Иоанн Парижский и доводы в пользу короля
На стороне Филиппа Красивого также были авторы, которые сочиняли трактаты в защиту королевской власти. Наиболее полным и систематическим из них является труд доминиканца Иоанна Парижского De potestate regia et papale (О королевской и папской власти), написанный в конце 1302 или начале 1303 года, который мы уже упоминали в связи с кризисом 1296–1297 годов. Мы должны на мгновение вернуться к этому фундаментальному труду, одному из столпов будущего галликанизма, поскольку он является прямым результатом событий 1302 года. Для него королевская власть и папская власть — это две совершенно разные области. Королевская власть — это "управление совершенным сообществом, упорядоченным для общего блага одним человеком". Что это значит?
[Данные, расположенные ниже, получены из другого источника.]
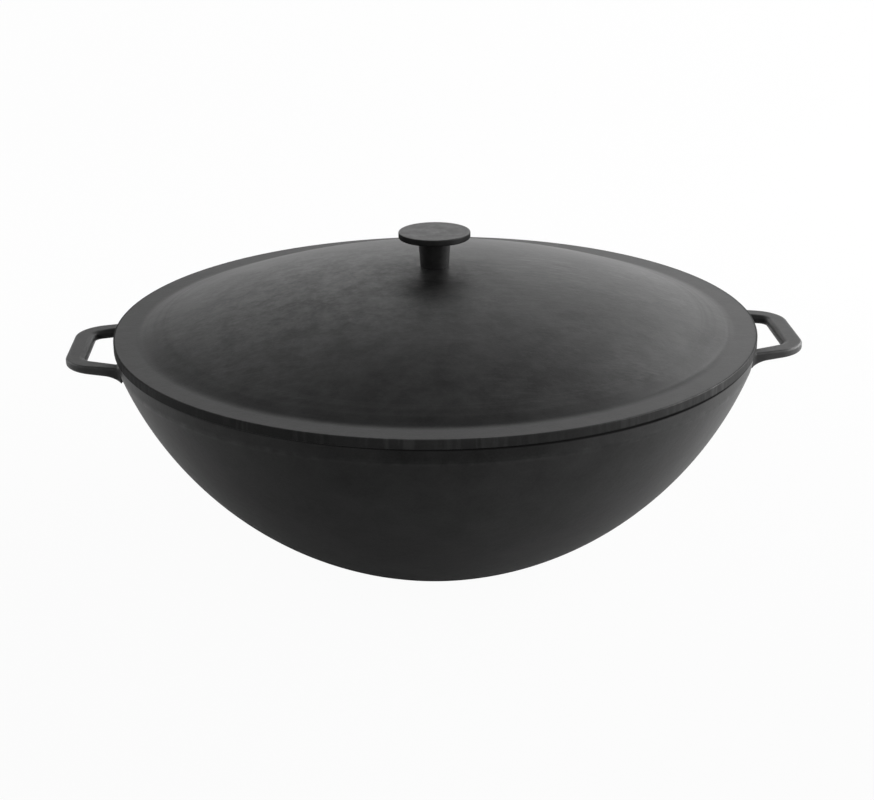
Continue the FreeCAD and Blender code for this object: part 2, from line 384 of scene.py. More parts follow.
def piece_from(name, shells, material, node):
    """One smooth-shaded piece from closed shells, given as (vertices, faces, edge values)."""
    vertices, faces, edges = [], [], []
    start = 0
    for shell_vertices, shell_faces, shell_edges in shells:
        vertices.append(shell_vertices)
        faces += [[corner + start for corner in face] for face in shell_faces]
        edges.append(shell_edges)
        start += len(shell_vertices)
    mesh = bpy.data.meshes.new(name)
    mesh.from_pydata(np.concatenate(vertices).tolist(), [], faces)
    mesh.attributes.new("edge", "FLOAT", "POINT").data.foreach_set("value", np.concatenate(edges))
    mesh.polygons.foreach_set("use_smooth", np.ones(len(mesh.polygons), bool))
    mesh.materials.append(material)
    mesh.update()
    if mesh.validate():
        raise RuntimeError(f"the mesh of {name} had faults")
    piece = bpy.data.objects.new(name, mesh)
    bpy.context.scene.collection.objects.link(piece)
    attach(piece, BODY)
    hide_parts(node)
    return piece


def arc_height(centre, radius, at_radius, side):
    """Height of a circle over or under its centre (side 1 or -1) at a distance from the axis."""
    return centre[1] + side * math.sqrt(radius ** 2 - (at_radius - centre[0]) ** 2)


def belly_centre(pot):
    """Centre of the belly's arc, which runs from the band's lower edge to the foot."""
    first = np.array([pot.rim_radius, pot.rim_height - pot.band_height])
    last = np.array([pot.foot_radius, 0.0])
    chord = last - first
    half = np.hypot(*chord) / 2
    lift = math.sqrt(pot.belly_radius ** 2 - half ** 2)
    return tuple((first + last) / 2 + np.array([chord[1], -chord[0]]) / (2 * half) * lift)


def bowl_corners(pot):
    """Half section of the bowl, from the middle of the foot round to the middle of the floor."""
    centre = belly_centre(pot)
    inside = pot.belly_radius - pot.wall
    mouth = pot.rim_radius - pot.rim_width
    floor_edge = centre[0] + math.sqrt(inside ** 2 - (centre[1] - pot.floor_thickness) ** 2)
    return [
        Corner(0, 0, spacing=9 * MM),
        Corner(pot.foot_radius, 0, pot.foot_softness, centre, spacing=3 * MM, cast=1),
        Corner(pot.rim_radius, pot.rim_height - pot.band_height, pot.band_softness, spacing=2 * MM,
               cast=0.5, worn=0.2),
        Corner(pot.rim_radius, pot.rim_height, pot.seam_softness, worn=0),
        Corner(mouth, pot.rim_height, pot.edge_softness),
        Corner(mouth, arc_height(centre, inside, mouth, -1), pot.band_softness, centre, spacing=7 * MM),
        Corner(floor_edge, pot.floor_thickness, pot.floor_softness, spacing=9 * MM),
        Corner(0, pot.floor_thickness),
    ]


def blend_to_circle(start, along, side, centre, radius, blend):
    """Hollow arc from a straight line to a circle: where it leaves the line, where it meets the
    circle, and its own centre, which lies the sum of both radii from the circle's centre."""
    offset = start + side * blend - centre
    ahead = offset @ along
    travel = -ahead - math.sqrt(ahead ** 2 - offset @ offset + (radius + blend) ** 2)
    own_centre = centre + offset + along * travel
    out = own_centre - centre
    return own_centre - side * blend, centre + out / np.hypot(*out) * radius, own_centre


def ear_outlines(pot, ear):
    """Outer outline and window outline of an ear, as points that face each other across the bar.

    Along each side both run on the same share of the way from inside the wall to their outer
    corner. The outer one first leaves the band by a hollow arc. The corners turn through the same
    share of their arcs, and the outer bar is straight. The other side is the mirror image."""
    tip = np.array([ear.reach, ear.tip_width / 2])
    root = np.array([pot.rim_radius, ear.root_width / 2])
    window_tip = np.array([ear.reach - ear.grip_width, ear.window_tip_width / 2])
    window_root = np.array([pot.rim_radius, ear.window_root_width / 2])

    def corner_arc(from_root, to_tip, radius, steps):
        way = (from_root - to_tip) / np.hypot(*(from_root - to_tip))
        turn = math.pi / 2 - math.atan2(way[1], -way[0])
        start = to_tip + way * radius * math.tan(turn / 2)
        normal = np.array([way[1], -way[0]])
        middle = start - normal * radius
        angles = math.atan2(*normal[::-1]) * (1 - np.linspace(0, 1, steps + 1))
        return middle + radius * np.stack([np.cos(angles), np.sin(angles)], axis=-1)

    side_steps, corner_steps, bar_steps = 34, 18, 12
    closer_at_root = 1.3
    outer_corner = corner_arc(root, tip, ear.corner_radius, corner_steps)
    inner_corner = corner_arc(window_root, window_tip, ear.window_corner_radius, corner_steps)

    way = (root - tip) / np.hypot(*(root - tip))
    outward = np.array([way[1], -way[0]])
    leave, meet, own_centre = blend_to_circle(tip, way, outward, np.zeros(2),
                                              pot.rim_radius - ear.root_bite, ear.side_blend)
    hidden = pot.rim_radius - pot.rim_width
    share = np.linspace(0, 1, side_steps + 1)[:-1] ** closer_at_root
    outer_x = hidden + (outer_corner[0, 0] - hidden) * share
    inner_x = hidden + (inner_corner[0, 0] - hidden) * share
    on_line = root[1] + (outer_x - root[0]) * (tip[1] - root[1]) / (tip[0] - root[0])
    reach = np.clip(outer_x - own_centre[0], -ear.side_blend, ear.side_blend)
    on_arc = own_centre[1] - np.sqrt(ear.side_blend ** 2 - reach ** 2)
    in_wall = meet[1] * outer_x / meet[0]
    outer_y = np.where(outer_x > leave[0], on_line, np.where(outer_x > meet[0], on_arc, in_wall))
    inner_y = window_root[1] + (inner_x - window_root[0]) * (
        (window_tip[1] - window_root[1]) / (window_tip[0] - window_root[0]))

    def whole(side_x, side_y, corner):
        half = np.concatenate([np.stack([side_x, side_y], axis=-1), corner])
        bar = np.linspace(corner[-1], corner[-1] * [1, -1], bar_steps + 1)[1:-1]
        return np.concatenate([half, bar, half[::-1] * [1, -1]])

    return whole(outer_x, outer_y, outer_corner), whole(inner_x, inner_y, inner_corner)


def bar_section():
    """Rounded rectangle round the bar of an ear, anticlockwise from its upper inner edge.

    A point lies at share_across of the bar's width and share_up of its thickness, moved by
    round_across and round_up times the radius of the edges. The upper inner edge is rounder."""
    face_steps, bend_steps, rounder = 6, 6, 2.4
    flat = np.linspace(0, 1, face_steps + 1)[1:-1]
    bend = np.linspace(0, math.pi / 2, bend_steps + 1)
    one, none = np.ones_like(bend), np.zeros_like(bend)
    slope = 1 - 2 * flat
    long_slope = rounder * (1 - flat) - flat
    across = np.concatenate([flat, one, one[:len(flat)], one, 1 - flat, none, none[:len(flat)], none])
    up = np.concatenate([one[:len(flat)], one, 1 - flat, none, none[:len(flat)], none, flat, one])
    round_across = np.concatenate([long_slope, np.sin(bend) - 1, none[:len(flat)], np.cos(bend) - 1,
                                   -slope, 1 - np.sin(bend), none[:len(flat)],
                                   rounder * (1 - np.cos(bend))])
    round_up = np.concatenate([none[:len(flat)], np.cos(bend) - 1, -slope, 1 - np.sin(bend),
                               none[:len(flat)], 1 - np.cos(bend), -long_slope[::-1],
                               rounder * (np.sin(bend) - 1)])
    is_face = np.zeros(len(flat))
    edge = np.concatenate([is_face, one, is_face, one, is_face, one, is_face, one])
    return across, up, round_across, round_up, edge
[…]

Совершенное сообщество — это независимое общество, отличное от совокупности, где каждый сам себе хозяин; оно упорядочено "для общего блага", в отличие от тирании, где все направлено на благо одного, оно управляется "человеком", который получает свою власть непосредственно от Бога, а не от Папы: "Говорить, что власть короля исходит сначала непосредственно от Бога, а затем от Папы, совершенно нелепо". В любом случае, короли существовали задолго до появления христиан и Римских Пап. Государство является естественным, первым и основным, до принятия христианства, оно имеет как моральную, так и материальную цель. "Светская власть — это не второстепенная власть, подчиняющаяся высшей власти, от которой она происходит". В очень специфической области, мирской, светская власть превосходит духовную, и она никоим образом не подчиняется ей, поскольку не происходит от нее. Обе они исходят непосредственно от высшей силы — Бога. Королевская власть не зависит от Папы ни по своей природе, ни по своему предназначению. Она зависит от Бога и от народа, который выбирает либо личность короля, либо королевскую семью.